O gabinete antirracismo do Ministério da Cultura de Espanha pediu aos cidadãos que promovam a “diversidade cultural, expressa através da identidade, línguas e culturas”, para eliminar a discriminação étnico-racial, em comunicado, esta quinta-feira.
Barnechea assegurou que o cortejo nupcial “foi uma recriação da danza de la soga [dança da corda, em tradução livre], uma dança ancestral que não representa os escravos, mas sim um ritual dos guerreiros“.
José Ragas, historiador peruano, sublinhou que não se pode colocar o rótulo “ancestral” à famosa danza de la soga, em entrevista ao El País.
“Embora seja verdade que se trata da interpretação de uma aparente dança ancestral regional, o contexto em que ocorreu — uma boda de elite — com alguém da nobreza de um país como Espanha, pode levar a outras interpretações”, realça Ragas.
“É uma representação reinventada, não necessariamente fidedigna, e que pode terminar a ‘exotizar’ a população”, acrescentou o também professor da Universidade Católica do Chile, e investigador em estudos do colonialismo.

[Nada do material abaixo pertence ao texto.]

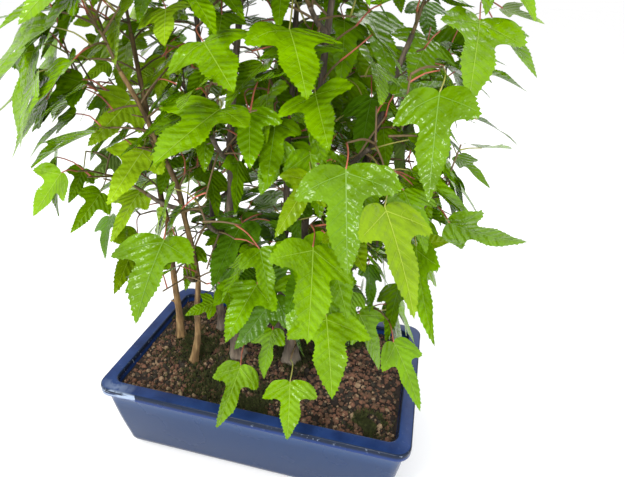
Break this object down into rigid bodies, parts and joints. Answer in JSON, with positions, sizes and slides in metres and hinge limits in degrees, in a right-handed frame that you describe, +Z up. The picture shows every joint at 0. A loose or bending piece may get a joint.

“Qual é a relevância de encenar a prática de exibir o vencido numa batalha? É um ato humilhante: a corda seria o instrumento de domínio e conquista com que o amarravam. Se quisesses mostrar-te orgulhosa, participarias na encenação, mas se não te comprometes com o outro ou não o incluis — na festa—, não sabes e acabas a fazer estas coisas: justificas-te, sem entender as objeções“, criticou Sonaly Tuesta, ex-vice-ministra de Património Cultural, citada também pelo jornal espanhol.
Para Tuesta, que passou 20 anos a documentar festividades tradicionais na televisão estatal, teria sido “interessante” se o casamento em vez de fazer do povo Moche “uma decoração”, tivesse tido um momento de partilha.
Barnechea explicou que as mulheres sentadas no chão “simbolizaram os trabalhos e as formas de cultivo da terra na época”, ainda na publicação do Instagram.
Mas Guillermo Rebaza, advogado e administrador cultural de Trujillo, cidade onde nasceu a mãe da noiva e onde existem elementos de arquitetura colonial, não entende isso da mesma forma.
“É impossível perder de vista as circunstâncias sociais e políticas em que vivemos, facto que por si só torna esta representação condenável, sobretudo porque vem de uma elite, a neo oligarquia nacional, que continua a olhar com acentuado desprezo para os setores populares”, insiste o advogado.
Chirapaq, a organização não governamental de defesa dos direitos dos povos andinos, salientou que a diversidade cultural é um valor “desde que os envolvidos interajam de igual para igual”.
“As personagens indígenas e afro-peruanos eram apenas decoração. Não falam, não bebem nem comem, não se divertem com os convidados, não vivem”, esclareceu a Chirapaq, numa publicação no Twitter.
“Há histórias que documentam de forma semelhante a entrada dos vice-reis em Lima e noutras partes da colónia: o público em submissão, a exibição de trajes, frutas, sementes, ouro e prata, e a pompa que seguia pelas ruas e pelas praças”, descreveu a ONG, com uma pintura da época do vice-reinado peruano (1540-1821).
A cantora peruana Susana Baca, três vezes vencedora do Grammy Latino, afirma que não compreende a relação entre “um infame facto histórico da humanidade que é a escravatura e a colónia vexatória com um ato de celebração supostamente de amor”.
O Governo espanhol já tinha alertado para “a banalização da História por alguns setores sociais”, enquanto era ministra da Cultura.
Baca lamenta que esta seja outra amostra do estado de “decadência política”, com “os de cima a humilhar os de baixo”, num texto publicado este sábado no Facebook. “É como relembrar o holocausto numa festa de aniversário“, lê-se.
“Mas, além disto, devo desejar a este casal que se une com amor muita felicidade”, acrescentou Baca, horas depois, através de outra publicação na mesma rede social.
Os noivos também dançaram “reggaetón” com “tocados” dourados, semelhantes aos encontrados nos túmulos do Senhor de Sipán e do Senhor de Sicán (descobertas arqueológicas dos anos 80 e 90). Assemelhavam-se aos dos antigos chefes Moche.
Este foi outro dos momentos polémicos da celebração do casamento, tal como se pode ver no vídeo da revista Hola, ao primeiro minuto e 30 segundos.